Ben Bernanke, the former chairman of the Federal Reserve Board, has an interesting post on his Brookings Institution blog. In it, Bernanke notes that stock markets have closely tracked oil prices over the past five years. His conclusion: "Much of this positive correlation can be explained by the tendency of oil stocks and oil prices to react in the same direction to common factors, including changes in aggregate demand and in overall uncertainty and risk evasion [emphasis added]."
This is exactly what Torrens Hume had observed in a comment on an earlier post here and complementary to my own view that the beneficial effects of lower oil prices may be elusive. To recap, I had earlier suggested that the real income gains associated with lower oil prices may not be translated into aggregate demand if those gains are "hoarded" in the form of unproductive savings. One example is gold, which Keynes referred to as a "sterile" asset because it does not lead to productive investment.

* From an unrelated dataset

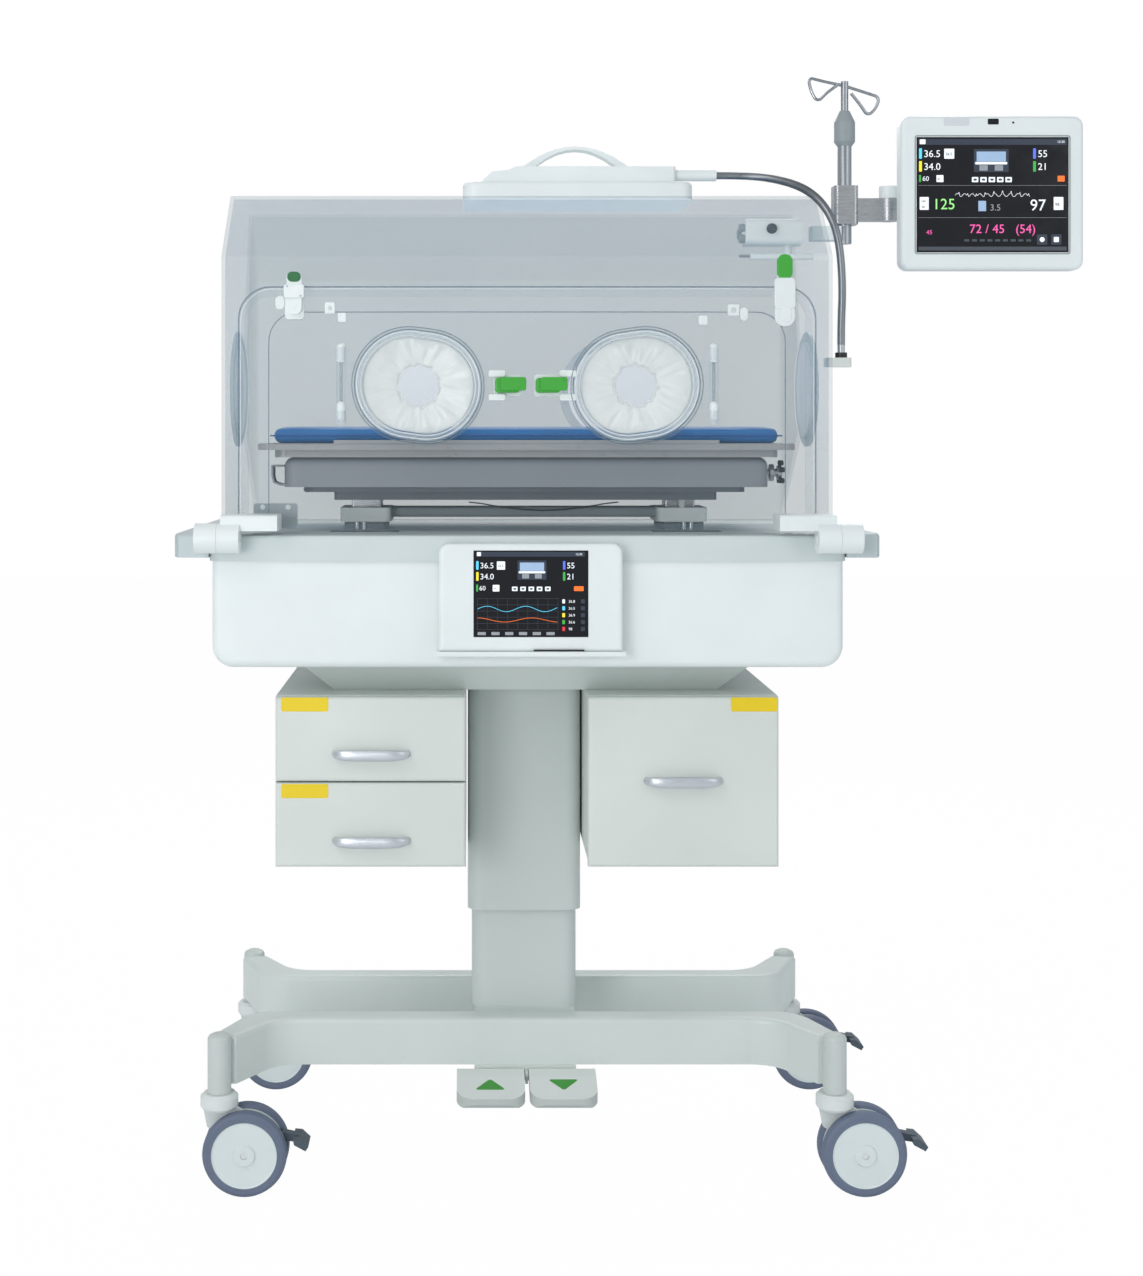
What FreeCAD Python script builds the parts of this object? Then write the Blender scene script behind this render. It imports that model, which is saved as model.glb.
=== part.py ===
"""An infant incubator on a wheeled height-adjusting stand, in millimetres.

+Z is up, the front faces -Y, and the origin is on the floor under the column.
"""

import FreeCAD, Part
import math
import os
import re
import Sketcher

Vector = FreeCAD.Vector
doc = FreeCAD.newDocument("incubator")
sheet = doc.addObject("Spreadsheet::Sheet", "Sizes")

SIZES = {
    # fits and clearances
    "gap": 0.3,
    "running": 0.05,
    # stand
    "stem_x": 458,
    "stem_y": 230,
    "post_radius": 17.5,
    "post_dome": 8,
    "post_bottom": 147.3,
    "beam_low": 156,
    "beam_top": 227,
    "beam_near": 93,
    "beam_far": 135,
    "beam_knee": 425,
    "beam_bevel": 45,
    "beam_bend": 60,
    "beam_splay": 18,
    "beam_edge": 8,
    "bridge_half_width": 78,
    "pedal_plate": 17,
    "pedal_front": 225,
    "pedal_back": 142,
    "pedal_top": 152,
    "pedal_drop": 16,
    "pedal_left": 105,
    "pedal_right": 107,
    "pedal_middle": 1.5,
    "pedal_half_gap": 3.5,
    "pedal_corner": 26,
    "pedal_pin": 4,
    # casters
    "wheel_radius": 62.5,
    "wheel_width": 22,
    "wheel_gap": 17,
    "wheel_disc": 48.5,
    "caster_trail": 40,
    "cap_radius": 28,
    "cap_low": 124,
    "cap_top": 147,
    "stem_radius": 6,
    "stem_rise": 32,
    "axle_radius": 5,
    "fork_plate": 8,
    "brake_pin": 3,
    "brake_reach": 94,
    # column
    "inner_half_width": 82,
    "inner_half_depth": 75,
    "inner_wall": 5,
    "inner_top": 588,
    "outer_half_width": 88.5,
    "outer_half_depth": 85,
    "outer_wall": 4.5,
    "outer_low": 381,
    "column_corner": 22,
    "head_low": 735,
    "head_half_width": 293,
    "head_half_depth": 150,
    "head_flare": 49,
    # cabinets and drawers
    "cabinet_inner": 91,
    "cabinet_outer": 375,
    "cabinet_low": 481,
    "cabinet_front": 212,
    "cabinet_back": 190,
    "cabinet_wall": 6,
    "cabinet_split": 607.5,
    "drawer_front": 230,
    "drawer_wall": 3,
    "drawer_side_gap": 1,
    "handle_half_width": 58.5,
    "handle_height": 20,
    "handle_reach": 22,
    "handle_bar": 5,
    "handle_middle": 232,
    "upper_handle": 650,
    "lower_handle": 521,
    "right_handle": 610,
    # body
    "shell_half_width": 465,
    "shell_half_depth": 265,
    "shell_low": 782,
    "shell_corner": 32,
    "shell_edge": 12,
    "deck_low": 939,
    "deck_top": 977,
    "deck_half_width": 470,
    "deck_half_depth": 270,
    "deck_corner": 24,
    "panel_left": 130,
    "panel_right": 137,
    "panel_low": 810,
    "panel_top": 967,
    "panel_front": 300,
    "panel_corner": 15,
    "panel_recess": 3,
    "screen_left": 80,
    "screen_right": 87,
    "screen_low": 831,
    "screen_top": 957,
    "rail_inner": 26,
    "rail_outer": 54,
    "rail_low": 944,
    "rail_top": 979,
    "rail_half_length": 262,
    # front door hinge
    "hinge_y": 293,
    "hinge_z": 974,
    "hinge_radius": 22,
    "hinge_pin": 6,
    "knuckle_out": 485,
    "knuckle_mid": 453,
    "knuckle_in": 420,
    "arm_in": 365,
    "arm_low": 985,
    "arm_top": 1008,
    # bed
    "lift_x": 250,
    "lift_block_half": 40,
    "lift_block_depth": 60,
    "lift_block_low": 988,
    "lift_block_top": 1010,
    "lift_post_half": 24,
    "lift_post_depth": 24,
    "lift_well": 27,
    "lift_pin": 4,
    "lift_pin_z": 1016,
    "lift_boss": 8,
    "roller": 6,
    "rest_roller": 5,
    "yoke_length": 30,
    "bed_hinge_out": 47,
    "bed_hinge_z": 1040,
    "bed_hinge_radius": 5,
    "bed_hinge_pin": 2.5,
    "bed_hinge_near": 40,
    "bed_hinge_mid": 70,
    "bed_hinge_far": 90,
    "cross_low": 994,
    "cross_top": 1010,
    "frame_half_width": 293,
    "frame_half_depth": 150,
    "frame_low": 1025.3,
    "frame_top": 1046,
    "xray_half_width": 366,
    "xray_half_depth": 195,
    "xray_top": 1091,
    "xray_corner": 18,
    "xray_slot": 20,
    "xray_wall": 32,
    "bed_half_width": 405,
    "bed_half_depth": 212,
    "bed_lip_half": 290,
    "bed_flange_low": 1102,
    "bed_flange_top": 1112,
    "bed_rail_half_width": 380,
    "mattress_half_width": 388,
    "mattress_half_depth": 198,
    "mattress_top": 1136,
    "mattress_corner": 14,
    # hood
    "hood_half_width": 455,
    "hood_half_depth": 230,
    "hood_wall": 5,
    "hood_shoulder": 1392,
    "hood_roof": 1494,
    "hood_roof_half_depth": 122,
    "door_half_width": 430,
    "door_low": 985,
    "door_top": 1346,
    "door_corner": 48,
    "door_wall": 4.5,
    "door_overlap": 15,
    "port_x": 162,
    "port_z": 1198,
    "port_half_width": 84,
    "port_half_height": 71,
    "port_rim": 11,
    "port_rim_depth": 8,
    "cover_half_width": 100,
    "cover_half_height": 87,
    "cover_wall": 4,
    "cover_front": 249,
    "cuff_hole": 30,
    "port_hinge_x": 276,
    "port_hinge_half": 57,
    "port_hinge_radius": 7,
    "port_hinge_pin": 2.5,
    "catch_x": 30,
    "catch_half_height": 11,
    "catch_half_width": 20,
    "catch_travel": 4,
    "latch_left_x": 345,
    "latch_right_x": 380,
    "latch_z": 1330,
    "latch_half_width": 14,
    "latch_pin": 4,
    "side_port_radius": 78,
    "side_cover_radius": 92,
    "side_cover_wall": 5,
    # sensor module
    "sensor_left": 342,
    "sensor_right": 430,
    "sensor_low": 1420,
    "sensor_top": 1460,
    "sensor_near": 118,
    "sensor_far": 70,
    # lamp
    "lamp_x": 84,
    "lamp_half_width": 180,
    "lamp_half_depth": 92,
    "lamp_tier": 1521,
    "lamp_top": 1546,
    "lamp_handle_top": 1588,
    "lamp_handle_half": 96,
    "lamp_opening_half": 76,
    "lamp_slope_low": 158,
    "lamp_slope_mid": 126,
    "lamp_strap": 5,
    "hose_radius": 6.5,
    # pole and monitor
    "pole_x": 510,
    "pole_y": -40,
    "pole_radius": 11,
    "pole_bore": 9,
    "pole_low": 1428,
    "pole_top": 1583,
    "bracket_height": 22,
    "collar_radius": 16.5,
    "collar_top": 1639,
    "hook_rod": 6,
    "hook_rod_depth": 189,
    "hook_rise": 47,
    "hook_drop": 7,
    "hook_wire": 2.5,
    "clamp_low": 1458,
    "clamp_top": 1519,
    "clamp_half": 19,
    "elbow_x": 580,
    "link_low": 1464,
    "link_top": 1499.5,
    "outer_link_low": 1499.8,
    "outer_link_top": 1519,
    "link_radius": 15,
    "elbow_pin": 5,
    "tilt_x": 726,
    "tilt_y": -60,
    "tilt_pin": 4,
    "monitor_left": 584,
    "monitor_right": 868,
    "monitor_low": 1381,
    "monitor_top": 1620,
    "monitor_front": 110,
    "monitor_back": 72,
    "monitor_corner": 15,
    "monitor_recess": 2,
    "monitor_bezel": 24,
}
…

Another example comes when the savings stay in banks and are not lend to finance new investment or production.
Evidence of such effects can be found in: (a) higher gold prices since the start of this year; (b) excess reserves held by commercial banks in central banks, which have mushroomed since the crisis. (See chart below from the Federal Reserve Bank of St. Louis).
Now, these excess reserves reflect the extraordinary money policy actions of the Fed (quantitative easing) in response to the crisis and are to be expected. But the point here is that fully eight years after the onset of the crisis things still look very “exceptional.” For reference, the second chart below gives a slightly longer timeframe, starting in the 1980s. Apart from a very small, barely-discernible blip in September 2001, associated with the 9/11 attacks, excess reserves were white noise in the system -- they don’t even show up given the scale.

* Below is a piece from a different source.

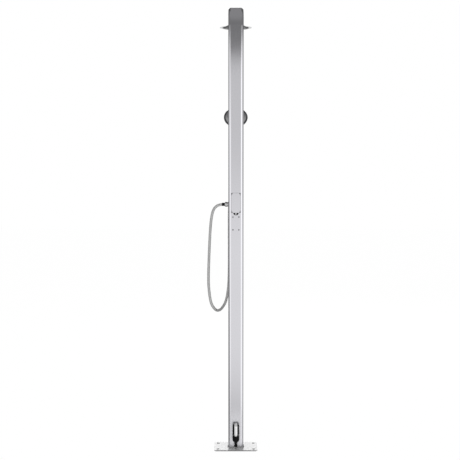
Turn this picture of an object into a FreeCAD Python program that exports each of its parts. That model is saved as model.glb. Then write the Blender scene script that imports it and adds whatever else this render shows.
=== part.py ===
import FreeCAD, Part
import math
import os
from FreeCAD import Placement, Rotation, Vector

# Outdoor shower post, millimetres. Origin: middle of the base plate's underside.
# +Z is up, the arm reaches towards -Y, and the hose leaves the post towards +X.

# Post: one rounded rectangular tube, bent forward at the top
post_width = 76.0
post_depth = 50.0
post_corner = 13.0
post_wall = 2.0
arm_top = 2226.0
bend_outer = 95.0
head_reach = 245.0
arm_past_head = 50.0

# Foot
plate_width = 216.0
plate_depth = 150.0
plate_thick = 5.0
plate_corner = 8.0
plate_bevel = 0.8
anchor_span_x = 180.0
anchor_span_y = 105.0
anchor_hole = 13.0
weld_leg = 4.0

# Back of the post: service panel, vent below it, bracket screws
panel_above_valve = 8.5
panel_width = 48.0
panel_height = 101.0
panel_corner = 4.0
panel_thick = 1.2
panel_screw_inset = 4.2
gasket_thick = 0.5
service_hole_width = 30.0
service_hole_height = 80.0
vent_radius = 14.0
vent_rise = 2.5
bracket_below_valve = 94.5
bracket_width = 40.0
bracket_margin = 6.5
bracket_thick = 2.0
bracket_span_x = 29.5
bracket_span_z = 64.5
clip_wall = 1.6
clip_height = 14.0

# Screws
small_screw = 3.2
small_head = 6.4
bracket_screw = 4.0
bracket_head = 7.0
screw_length = 6.0

# Pipes inside the post
pipe_outside = 12.0
pipe_wall = 1.0
pipe_line = 9.0
nut_flats = 20.0
nut_height = 12.0
pipe_grip = 12.0
pipe_fit = 0.05

# Inlet on the back, near the foot
inlet_height = 120.5
spigot_radius = 9.93
inlet_bore = 6.0
swivel_fit = 0.07
flange_radius = 14.0
flange_thick = 4.0
inlet_gasket = 1.0
swivel_gap = 0.3
elbow_radius = 16.5
elbow_boss = 13.5
elbow_drop = 41.5
collar_drop = 48.0
thread_drop = 60.5
thread_radius = 13.2
groove_depth = 1.0
drain_height = 86.0
drain_head = 3.5
adaptor_radius = 17.25
adaptor_grip = 22.0
adaptor_end = 15.0
nipple_neck = 6.4
nipple_collar = 8.4
nipple_collar_length = 6.0
nipple_bore = 5.0

# Control valve, seen from the front
valve_height = 1243.0
valve_radius = 21.0
valve_back = 16.0
cartridge_bore = 14.5
cartridge_fit = 0.1
disc_radius = 13.0
disc_thick = 4.0
disc_seat = 4.0
disc_fit = 0.03
port_radius = 2.5
port_offset = 8.0
passage_radius = 3.5
port_reach = 38.0
spindle_radius = 6.0
neck_radius = 16.5
neck_reach = 6.0
gland_flange = 3.0
rosette_radius = 25.0
rosette_thick = 5.5
body_nut_flats = 36.0
body_nut_thick = 4.0
knob_radius = 20.0
knob_length = 32.0
knob_gap = 0.5
flute_count = 12
flute_radius = 4.0
flute_depth = 1.3

# Hose outlet on the side
outlet_thread = 7.5
outlet_flange = 11.0
outlet_flange_thick = 3.0
outlet_gasket = 1.0
outlet_bore = 4.5
hose_nut_radius = 12.0
hose_nut_length = 13.0
hose_nut_gap = 0.3

# Shower hose
hose_radius = 7.0
sleeve_length = 15.0
sleeve_wall = 1.0
sleeve_fit = 0.08
hose_route = [
    (83, 0, 1243),
    (106.5, 1, 1228),
    (119, 3, 1201),
    (127, 6, 1144.5),
    (131.5, 5, 1070),
    (136, 4, 965),
    (139, 11, 857.5),
    (134, 14.5, 793.5),
    (127, 10, 750),
    (116, -1.5, 723),
    (99.5, -24.5, 701.5),
    (84.5, -45.5, 698.5),
    (68.5, -63.5, 709),
    (49, -79, 741.5),
    (38, -78.5, 806),
    (34.5, -74, 872),
    (33.5, -68, 975),
    (34, -62, 1093.5),
    (34, -58.5, 1205),
    (30.5, -57.5, 1284),
    (22, -57, 1365),
    (10, -54, 1424),
]
hose_last_run = 46.0

# Rain head under the arm
brim_below_arm = 31.0
brim_radius = 83.0
sheet = 1.2
dome_base = 68.0
dome_rise = 20.0
ball_rise = 11.0
ball_radius = 10.0
ball_fit = 0.05
cup_wall = 1.5
ball_neck = 6.0
ball_bore = 4.0
hub_radius = 18.0
hub_hole = 13.0
retainer_radius = 15.0
spray_radius = 68.0
spray_drop = 3.2
spray_floor = 1.3
mat_thick = 1.0
nub_reach = 1.6
nub_radius = 1.5
nub_taper = 0.4
nub_fit = 0.05
rain_rings = 4
rain_ring_step = 14.5
stand_radius = 16.5
head_flange = 12.0
head_flange_thick = 2.6
head_thread = 10.0
socket_radius = 12.5

# Hand shower and its holder
holder_height = 1540.0
holder_reach = 55.0
holder_tilt = 20.0
holder_flange = 22.0
holder_flange_thick = 5.0
holder_stem = 11.0
holder_stem_reach = 25.0
holder_spigot = 6.0
ring_radius = 18.5
ring_height = 30.0
ring_slot = 15.6
cone_middle = 11.35
cone_taper = 0.0625
cone_top = 16.0
cone_bottom = -24.0
cone_fit = 0.15
grip_radius = 12.8
grip_waist = 11.2
grip_top = 90.0
handset_bore = 5.0
face_tilt = 16.0
face_forward = 30.0
face_up = 160.0
face_radius = 61.0
face_brim = 7.0
face_brim_thick = 4.0
face_dome = 16.0
face_wall = 2.0
face_plate = 2.0
face_inset = 0.4
face_rings = 3
face_ring_step = 14.0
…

What might drive this hoarding behavior?
Well, the name of this blog pretty much says it all: We are in a new age of uncertainty in the presence of which households and firms exercise the option value of waiting, holding off on productive investments. Hoarding by households and firms is one manifestation of this option.

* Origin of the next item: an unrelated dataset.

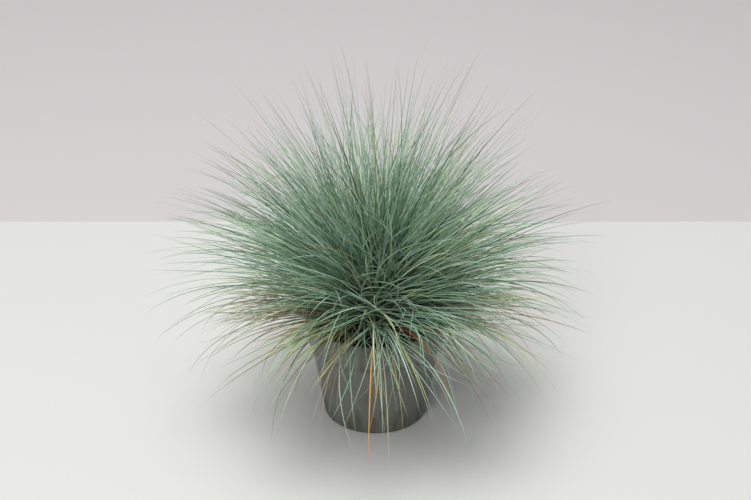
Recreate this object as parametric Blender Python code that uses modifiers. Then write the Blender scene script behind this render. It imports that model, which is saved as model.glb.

The implication of all this for global growth is that, while the presumptive benefits from lower oil prices on aggregate demand may be illusionary, for countries such as Canada, which have suffered a negative real income shock from lower oil prices, the effects of lower investment are very real. Elsewhere, write downs of loans to the oil patch further weaken the capacity or willingness of banks to lend to other sectors. Needless to say, this wouldn’t be helpful to recovery.